DATASET EXCERPT -
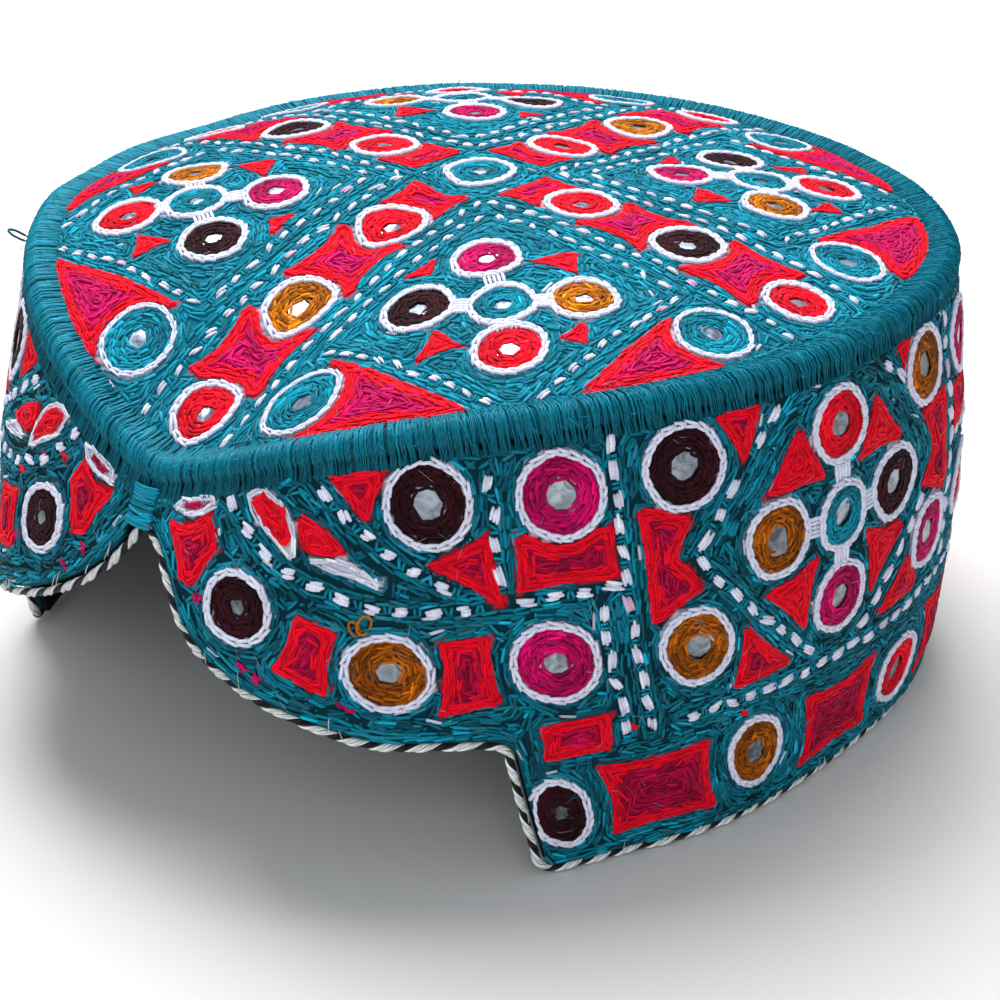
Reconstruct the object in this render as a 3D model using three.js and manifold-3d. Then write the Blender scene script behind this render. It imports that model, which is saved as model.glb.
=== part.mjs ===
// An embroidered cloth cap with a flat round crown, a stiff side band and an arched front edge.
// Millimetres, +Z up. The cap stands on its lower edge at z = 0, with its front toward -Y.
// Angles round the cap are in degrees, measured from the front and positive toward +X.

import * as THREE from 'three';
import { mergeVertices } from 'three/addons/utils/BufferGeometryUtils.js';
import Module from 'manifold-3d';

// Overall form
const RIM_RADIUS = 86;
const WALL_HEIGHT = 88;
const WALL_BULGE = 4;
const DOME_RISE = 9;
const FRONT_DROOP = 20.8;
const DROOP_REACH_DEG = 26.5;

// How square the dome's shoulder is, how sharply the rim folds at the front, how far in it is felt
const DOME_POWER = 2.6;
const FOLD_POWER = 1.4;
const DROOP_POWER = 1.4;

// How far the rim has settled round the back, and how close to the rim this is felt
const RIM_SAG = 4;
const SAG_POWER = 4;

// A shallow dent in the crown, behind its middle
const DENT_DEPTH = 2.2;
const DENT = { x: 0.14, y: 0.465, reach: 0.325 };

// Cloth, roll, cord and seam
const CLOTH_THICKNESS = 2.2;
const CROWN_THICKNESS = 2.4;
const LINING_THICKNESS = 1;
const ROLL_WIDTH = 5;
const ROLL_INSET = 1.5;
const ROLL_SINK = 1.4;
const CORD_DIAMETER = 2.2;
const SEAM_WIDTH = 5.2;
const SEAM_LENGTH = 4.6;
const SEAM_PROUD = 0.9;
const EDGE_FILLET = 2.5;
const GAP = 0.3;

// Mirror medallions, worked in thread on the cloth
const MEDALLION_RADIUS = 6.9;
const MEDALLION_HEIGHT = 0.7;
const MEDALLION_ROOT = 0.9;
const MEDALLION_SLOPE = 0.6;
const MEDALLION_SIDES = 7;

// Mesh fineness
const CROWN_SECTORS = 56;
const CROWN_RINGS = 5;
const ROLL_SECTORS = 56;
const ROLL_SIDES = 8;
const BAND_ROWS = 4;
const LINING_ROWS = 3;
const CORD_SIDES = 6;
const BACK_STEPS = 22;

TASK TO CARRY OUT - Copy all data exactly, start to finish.

TASK RESULT -
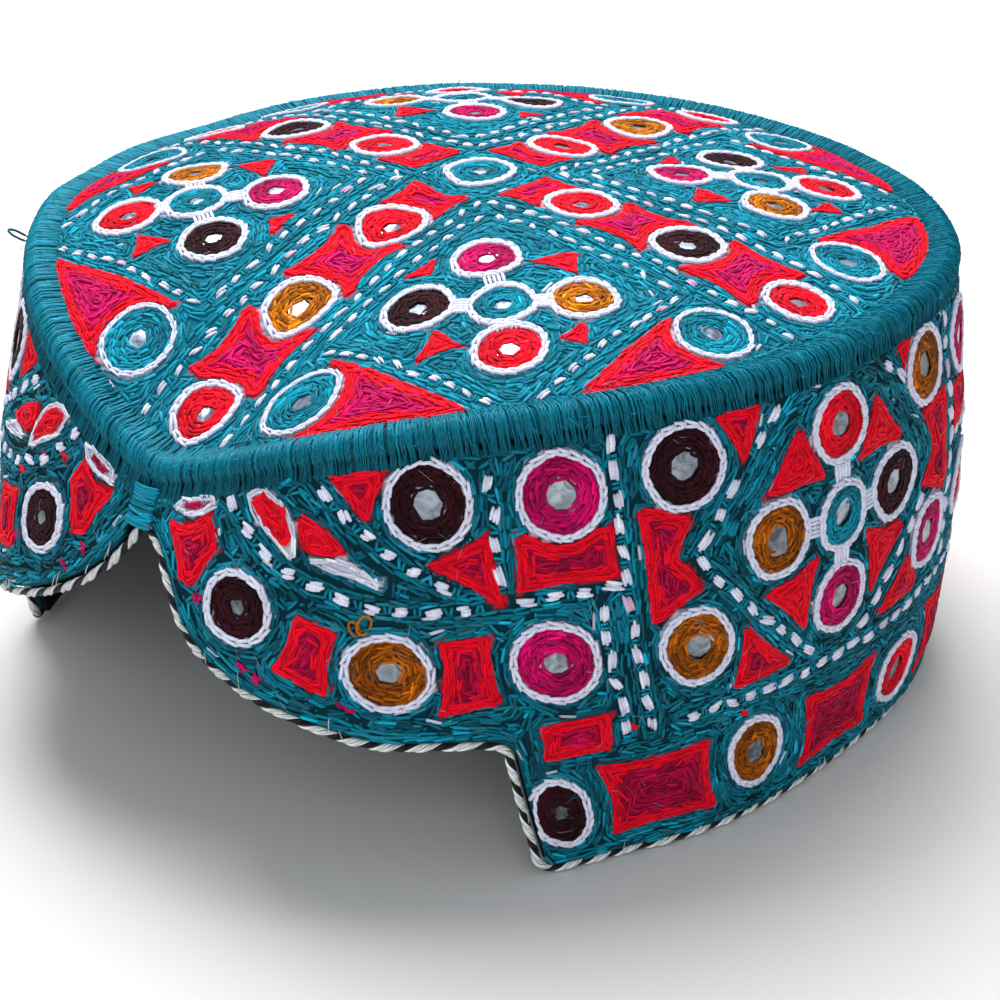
Reconstruct the object in this render as a 3D model using three.js and manifold-3d. Then write the Blender scene script behind this render. It imports that model, which is saved as model.glb.
=== part.mjs ===
// An embroidered cloth cap with a flat round crown, a stiff side band and an arched front edge.
// Millimetres, +Z up. The cap stands on its lower edge at z = 0, with its front toward -Y.
// Angles round the cap are in degrees, measured from the front and positive toward +X.

import * as THREE from 'three';
import { mergeVertices } from 'three/addons/utils/BufferGeometryUtils.js';
import Module from 'manifold-3d';

// Overall form
const RIM_RADIUS = 86;
const WALL_HEIGHT = 88;
const WALL_BULGE = 4;
const DOME_RISE = 9;
const FRONT_DROOP = 20.8;
const DROOP_REACH_DEG = 26.5;

// How square the dome's shoulder is, how sharply the rim folds at the front, how far in it is felt
const DOME_POWER = 2.6;
const FOLD_POWER = 1.4;
const DROOP_POWER = 1.4;

// How far the rim has settled round the back, and how close to the rim this is felt
const RIM_SAG = 4;
const SAG_POWER = 4;

// A shallow dent in the crown, behind its middle
const DENT_DEPTH = 2.2;
const DENT = { x: 0.14, y: 0.465, reach: 0.325 };

// Cloth, roll, cord and seam
const CLOTH_THICKNESS = 2.2;
const CROWN_THICKNESS = 2.4;
const LINING_THICKNESS = 1;
const ROLL_WIDTH = 5;
const ROLL_INSET = 1.5;
const ROLL_SINK = 1.4;
const CORD_DIAMETER = 2.2;
const SEAM_WIDTH = 5.2;
const SEAM_LENGTH = 4.6;
const SEAM_PROUD = 0.9;
const EDGE_FILLET = 2.5;
const GAP = 0.3;

// Mirror medallions, worked in thread on the cloth
const MEDALLION_RADIUS = 6.9;
const MEDALLION_HEIGHT = 0.7;
const MEDALLION_ROOT = 0.9;
const MEDALLION_SLOPE = 0.6;
const MEDALLION_SIDES = 7;

// Mesh fineness
const CROWN_SECTORS = 56;
const CROWN_RINGS = 5;
const ROLL_SECTORS = 56;
const ROLL_SIDES = 8;
const BAND_ROWS = 4;
const LINING_ROWS = 3;
const CORD_SIDES = 6;
const BACK_STEPS = 22;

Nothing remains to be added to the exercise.